I have lost little things plenty of times like jigs. Of course, you can find plenty of lures for cheap. It is still frustrating. I have seen people lose their bait sometimes. Sometimes you bump the table and there goes your stuff. You only hope it does not fall into the hole you created.
If you are not currently fishing, I suggest covering the hole. Mainly because you will not lose things unnecessarily to the water and it will block light getting into the water. Maybe you are attaching a new line or just taking a break. Either way, it makes your life easier to cover up the hole when you are not using it.
The scariest thing I have heard of is kids falling in the hole. I have never heard of a kid falling all the way through but even up to the waist is scary. I do not have kids but if that happened to a hypothetical kid of mine, I do not think I would bring them back for a while. The bigger the hole, the more chances.
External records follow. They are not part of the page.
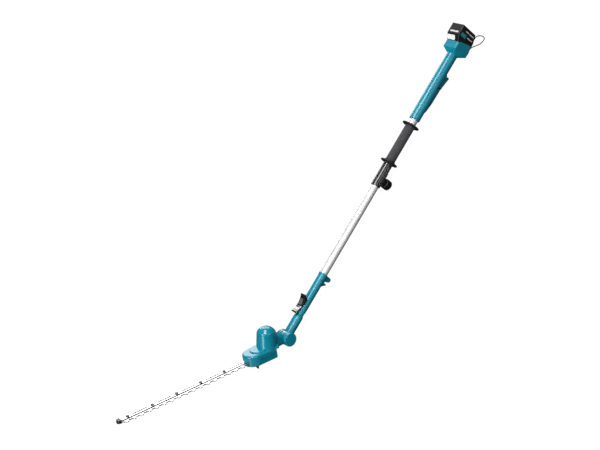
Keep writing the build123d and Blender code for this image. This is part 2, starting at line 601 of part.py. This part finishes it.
def blade(n_range, forward):
    """One toothed blade with the yoke that its eccentric drives; forward is its way of travel."""
    n0, n1 = n_range
    reach_back = ECCENTRIC_R + THROW + 0.4 + (STROKE if forward > 0 else 0)
    reach_front = ECCENTRIC_R + THROW + 0.4 + (STROKE if forward < 0 else 0)
    window = block(CRANK_B - reach_back, CRANK_B + reach_front, -14, 14, n0 - 1, n1 + 1)
    yoke = block(CRANK_B - reach_back - 4, CRANK_B + reach_front + 4, -19, 19, n0, n1)
    body = yoke + block(CRANK_B + reach_front + 1, BLADE_END_B, -BLADE_HALF, BLADE_HALF, n0, n1)
    for k in range(TOOTH_COUNT):
        b = FIRST_TOOTH_B + k * TOOTH_PITCH
        for side in (-1, 1):
            base = side * (BLADE_HALF - 0.5)
            tip = side * TOOTH_TIP
            outline = Polyline((b - 7.0, base), (b - 3.2, tip - side * 1.2), (b - 1.6, tip), (b + 2.2, tip),
                               (b + 3.6, tip - side * 1.6), (b + 6.0, base), close=True)
            body += slab_z(make_face(outline), n0, n1)
    body -= window
    for k in range(BOLT_COUNT):
        b = BOLT_FIRST_B + k * BOLT_PITCH
        low = b - (STROKE if forward > 0 else 0)
        high = b + (STROKE if forward < 0 else 0)
        radius = BOLT_R + RUNNING
        body -= block(low, high, -radius, radius, n0 - 1, n1 + 1)
        body -= rod_z(radius, n0 - 1, n1 + 1, low) + rod_z(radius, n0 - 1, n1 + 1, high)
    return body


def cutter():
    keep("upper_blade", blade(UPPER_BLADE_N, 1))
    keep("lower_blade", blade(LOWER_BLADE_N, -1))
    bar = block(141, 612, -8.5, 8.5, *BAR_N)
    for k in range(BOLT_COUNT):
        bar -= rod_z(BOLT_R, -40, 0, BOLT_FIRST_B + k * BOLT_PITCH)
    for k in range(BOLT_COUNT - 1):
        b = BOLT_FIRST_B + (k + 0.5) * BOLT_PITCH
        bar -= block(b - 22, b + 22, -3, 3, -40, 0) + rod_z(3, -40, 0, b - 22) + rod_z(3, -40, 0, b + 22)
    keep("guide_bar", bar)
    spots = [BOLT_FIRST_B + k * BOLT_PITCH for k in range(BOLT_COUNT)]
    keep("blade_bolts", Compound([rod_z(BOLT_R, -26.2, BAR_N[1], b) + rod_z(5.4, BAR_N[1], BAR_N[1] + 2.2, b)
                                  for b in spots]))
    nuts = [hexagon_z(9.4, -25.6, -22.2, b) - rod_z(BOLT_R, -40, 0, b) for b in spots]
    keep("blade_nuts", Compound(nuts))
    guard = slab_z(case_outline(607, 613, 622, 9.5), -24.5, -13.8)
    guard = soften(guard.edges(), 1.5) - block(600, 612, -8.5, 8.5, *BAR_N)
    keep("tip_guard", guard - block(600, BLADE_END_B + STROKE + 1, -13, 13, LOWER_BLADE_N[0] - 0.4, BAR_N[0]))


# ---- everything in place ----------------------------------------------------------------------
HEAD_NODES = ["motor_cover", "motor_base", "gear_housing", "bottom_cover", "cover_screws", "foot_tabs",
              "head_knuckle", "detent_ring", "motor_can", "shaft_bearings", "motor_rotor",
              "pinion", "crank_gear", "crank_shaft", "upper_blade", "lower_blade", "guide_bar", "blade_bolts",
              "blade_nuts", "tip_guard"]


def main():
    rear_handle()
    tubes_and_clamp()
    clamp_knob()
    trigger_group()
    battery()
    battery_dock()
    cord_loop()
    pole()
    angle_lever()
    lock_pin()
    head_casings()
    head_knuckle()
    head_drive()
    cutter()
    tilt = math.radians(TILT_DEG)
    head_place = Plane((0, 0, 0), x_dir=(-math.cos(tilt), 0, math.sin(tilt)),
                       z_dir=(math.sin(tilt), 0, math.cos(tilt))).location
    for name in HEAD_NODES:
        PARTS[name] = head_place * PARTS[name]
    around = Compound([shape for name, shape in PARTS.items() if name != "cord_loop"]).bounding_box()
    shift = (-(around.min.X + around.max.X) / 2, -(around.min.Y + around.max.Y) / 2, -around.min.Z)
    print("shift", [round(v, 4) for v in shift], "box", around.min, around.max)
    for name, shape in PARTS.items():
        export_step(Location(shift) * shape, f"parts/{name}.step")


main()
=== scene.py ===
"""Looks of the cordless pole hedge trimmer: camera, cord, materials, labels, light and floor.

Metres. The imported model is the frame; the head pivot is the point that the shapes here start from.
"""
import json
import math

import bmesh
import bpy
from mathutils import Matrix, Vector


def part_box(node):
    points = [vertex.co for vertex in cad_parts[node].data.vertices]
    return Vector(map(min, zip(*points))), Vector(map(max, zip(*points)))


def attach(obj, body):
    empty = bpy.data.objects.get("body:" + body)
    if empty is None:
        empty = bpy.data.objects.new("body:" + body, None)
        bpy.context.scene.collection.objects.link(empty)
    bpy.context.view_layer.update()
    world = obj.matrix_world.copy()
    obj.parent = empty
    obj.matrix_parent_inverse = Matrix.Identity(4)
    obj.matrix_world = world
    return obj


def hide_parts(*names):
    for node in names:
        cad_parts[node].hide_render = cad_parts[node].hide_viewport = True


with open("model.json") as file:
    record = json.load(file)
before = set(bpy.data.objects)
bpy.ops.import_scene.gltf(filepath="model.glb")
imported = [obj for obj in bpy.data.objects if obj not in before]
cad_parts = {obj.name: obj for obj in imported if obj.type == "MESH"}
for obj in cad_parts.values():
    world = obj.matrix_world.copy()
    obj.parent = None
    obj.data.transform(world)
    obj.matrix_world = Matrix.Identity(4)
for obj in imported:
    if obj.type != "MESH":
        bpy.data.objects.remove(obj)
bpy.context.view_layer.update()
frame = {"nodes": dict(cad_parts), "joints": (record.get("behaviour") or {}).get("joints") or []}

NODES = frame["nodes"]
JOINTS = {joint["name"]: joint for joint in frame["joints"]}
PIVOT = Vector(JOINTS["head_tilt"]["pos_m"])
HEAD_UP = Vector(JOINTS["crank_spin"]["axis"]).normalized()
HEAD_FORWARD = Vector(JOINTS["upper_blade_slide"]["axis"]).normalized()
SCENE = bpy.context.scene


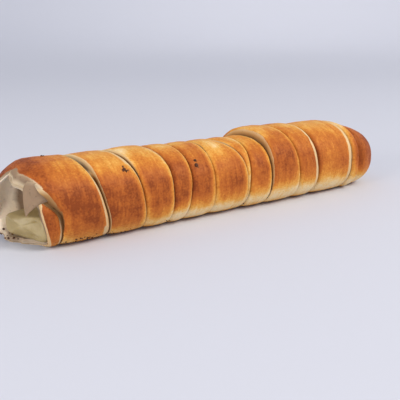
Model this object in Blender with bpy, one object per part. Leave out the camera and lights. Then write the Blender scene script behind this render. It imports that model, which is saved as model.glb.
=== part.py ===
"""Baked cheese roll: one strip of dough wound round a stick of halloumi, open at one end.

The roll lies along X with its open end at -X, and rests on its baked underside at Z = 0.
Its front, the side that is seen most, faces -Y. The two pieces are the bread, which is the
whole wound strip in one solid, and the stick of cheese inside it.

The strip is described by how far it has been wound, in turns. Turn 0 is the tail of the strip,
tucked under turn 1 at the open end, and the last turn closes the far end. One groove, the seam,
runs the whole way between each turn and the next. Angles are measured round the roll from the
top, over the front, to the underside and up the back. All sizes below are in millimetres.
"""

import math
from typing import NamedTuple

import bmesh
import bpy
import numpy as np

MM = 0.001
FRONT = 0.25  # share of a turn from the top of the roll to its front

# The roll as a whole
LENGTH = 250.0
HALF_LENGTH = LENGTH / 2
HEIGHT_SHARE = 0.87  # the dough sags, so each section is lower than it is wide
SQUARENESS = 2.3  # exponent of the section, a little fuller than an ellipse
BASE_FLAT = 0.8  # how much of the round underside is pressed flat
UNDERSIDE_PRESS = 0.7  # the roll's weight closes this share of the seam's depth underneath
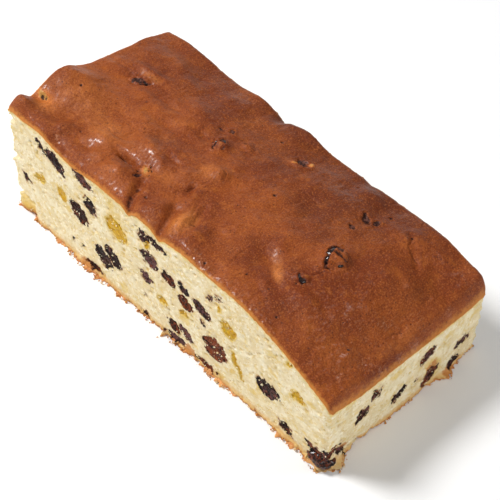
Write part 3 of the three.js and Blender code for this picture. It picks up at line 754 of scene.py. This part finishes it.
CREASES = (
    # depth, half width, darkness, which paints shade into the crease and, in the short dark lines
    # over raisins, the dark of the skin cracked over them, then the points of the line
    (1.0, 0.9, 1.1, (-45, -31), (-42.5, -28.6), (-38, -28.2), (-34, -29.4)),
    (0.6, 1.5, 1.2, (-24, -37), (-22, -42), (-20.5, -44.5), (-18, -47)),
    (0.3, 1.4, 0.4, (-4, -36), (-2, -40), (-1, -44), (0.6, -47)),
    (0.7, 0.8, 0.6, (-10.5, -23), (-9, -20), (-8, -17)),
    (0.4, 0.7, 0.4, (-8, -17), (-7, -12), (-8, -8)),
    (0.5, 0.7, 0.5, (0, -24), (1.5, -28), (3.5, -31)),
    (0.4, 0.6, 0.5, (5, -36), (7, -39), (9, -42)),
    (0.5, 0.6, 0.6, (68.5, 33), (69.6, 29), (71, 27.4), (75, 26.6), (79, 26)),
    (0.4, 0.5, 0.6, (62.5, 29.6), (64.5, 28.4), (66.5, 27.6)),
    (0.7, 0.5, 0.8, (58.4, -9.6), (59.4, -12), (57.6, -16.5), (55.2, -18)),
    (0.5, 0.5, 0.7, (92.2, 2), (93, -1.5), (91.4, -4), (93, -5)),
    (0.4, 0.6, 0.5, (84.5, 14), (86, 16.5), (87, 19)),
    (0.4, 0.6, 0.5, (89.5, 16), (90.4, 19), (90.6, 22)),
    (1.0, 1.0, 1.9, (57.4, 2.4), (55.6, 1), (55.6, -3), (56.8, -7), (59, -9.6), (61.4, -8)),
    (0.6, 0.8, 1.7, (56.6, -3.4), (59.6, -3), (62.8, -2.2)),
    (0.5, 0.5, 1.0, (58.8, -5), (60.2, -6.8)),
    (0.6, 0.7, 1.9, (54.8, -20.2), (56.4, -21.6), (58.2, -22.8), (60, -22)),
    (0.5, 0.5, 1.2, (58.2, -22.8), (57.2, -25)),
    (0.3, 0.7, 0.3, (64.5, 1), (65.5, -3), (64.5, -8)),
    (0.5, 0.6, 0.6, (-17, 19.6), (-15, 17.6), (-12.8, 16.6)),
    (0.5, 0.5, 0.5, (-9, -3), (-4.6, -4.2), (-3.2, -7)),
    (0.5, 0.6, 0.6, (-16.5, -6.2), (-14, -5.2)), (0.4, 1.6, 0.4, (-95, 9), (-86, 9.6), (-80, 8.6)),
    (0.2, 1.2, 0.2, (18, 14), (24, 16), (32, 15)),
    (0.5, 0.7, 0.4, (-47, -30), (-45, -34), (-46, -40)),
    (0.4, 0.6, 0.3, (34, -25), (31, -30), (33, -38)), (0.3, 0.5, 0.4, (40, -36), (39, -41)),
    (0.4, 0.6, 0.4, (-62, -22), (-54, -24), (-48, -21)),
)
OPENINGS = np.array([
    # dark places where a raisin shows or has burnt through: x, y, radius along, radius across, turn
    (-78.4, 7.8, 2.0, 1.6, 40), (-74.6, 9.8, 4.2, 1.5, 16), (-22.3, 5.2, 0.6, 1.7, 12),
    (-20.4, 8.8, 1.9, 1.2, 10), (-18.3, 6.8, 0.5, 1.1, 0), (-21.2, 3.4, 0.6, 0.5, 0),
    (-29, -32.4, 1.0, 1.9, -20), (-30.4, -30.4, 1.3, 0.7, 10), (-27.4, -26, 0.8, 0.5, -30),
    (-26.4, -28.4, 0.5, 1.1, 20), (-28.6, -29.2, 0.5, 0.45, 0), (-31.6, -27.8, 0.45, 0.55, 0),
    (-30.4, -26, 0.55, 0.4, 0), (-28, -27, 0.35, 0.55, 30), (-29.4, -24.6, 0.6, 0.35, -40),
    (7.6, 29.2, 2.9, 2.4, 0), (55.6, -2.8, 1.5, 3.5, 4), (57.6, 0.4, 2.7, 1.7, -20),
    (57.2, -7.4, 1.1, 1.8, 22), (60.2, -9.2, 0.9, 0.5, 20), (60.6, -2.8, 2.2, 0.7, 10),
    (57.4, -22.2, 2.0, 0.8, -25), (55.4, -20.6, 0.7, 0.8, 0), (58.8, -21.8, 0.6, 1.2, 0),
    (57.2, -24.6, 0.4, 0.9, 10), (49.2, 25.2, 2.8, 1.5, -30), (53, 27.2, 1.9, 1.2, 70),
    (46.8, 26.8, 1.0, 1.0, 0), (49, 16.2, 2.1, 1.2, -20), (54.4, 35, 0.8, 0.9, 0),
    (-24.6, 18, 1.7, 1.2, -40), (-15.6, 17.2, 0.9, 0.6, -30), (-7.6, 32.2, 0.8, 0.7, 0),
    (-95, -31, 1.4, 0.7, -20), (-93.4, -30.4, 0.6, 0.5, 0), (33, 37.6, 0.6, 0.6, 0),
    (-29.4, 15.4, 0.9, 0.6, 0), (-75, 25, 0.7, 0.5, 0), (68.6, 32.4, 0.7, 0.5, 0),
    (-85, -17, 0.65, 0.65, 0), (-17, -37.8, 0.8, 0.7, 0), (7.8, -33.6, 0.6, 0.5, 0),
    (10.5, -12, 0.55, 0.5, 0), (62.2, -40, 0.6, 0.6, 0), (52, -34.4, 0.55, 0.5, 0),
    (41, -35.6, 0.45, 0.7, 0), (25.4, -43.8, 0.6, 0.5, 0), (-14.4, -26, 0.45, 0.4, 0),
    (76.4, -24.4, 0.4, 0.5, 0), (79, -19.8, 0.4, 0.4, 0), (-62, 1, 0.5, 0.5, 0),
    (27.4, 22, 0.4, 0.4, 0), (-26.6, 34, 0.6, 0.4, 0), (16.6, 3.6, 0.9, 0.7, 0),
    (87.4, -25, 0.5, 0.7, 0), (-66, -33, 0.5, 0.45, 0), (35.4, -4, 0.5, 0.4, 0),
])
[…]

It is also dangerous because then you have to get a change of clothes, fast. Hypothermia would kick in really fast if they do not get warm. When you are pretty far out on the lake, this becomes a scary situation fast. Personally, if I were to bring kids, I would keep the holes to a minimum and reduce the size of the holes. 6 inches for a hole would be big enough but not too big to have your child fall completely in the water.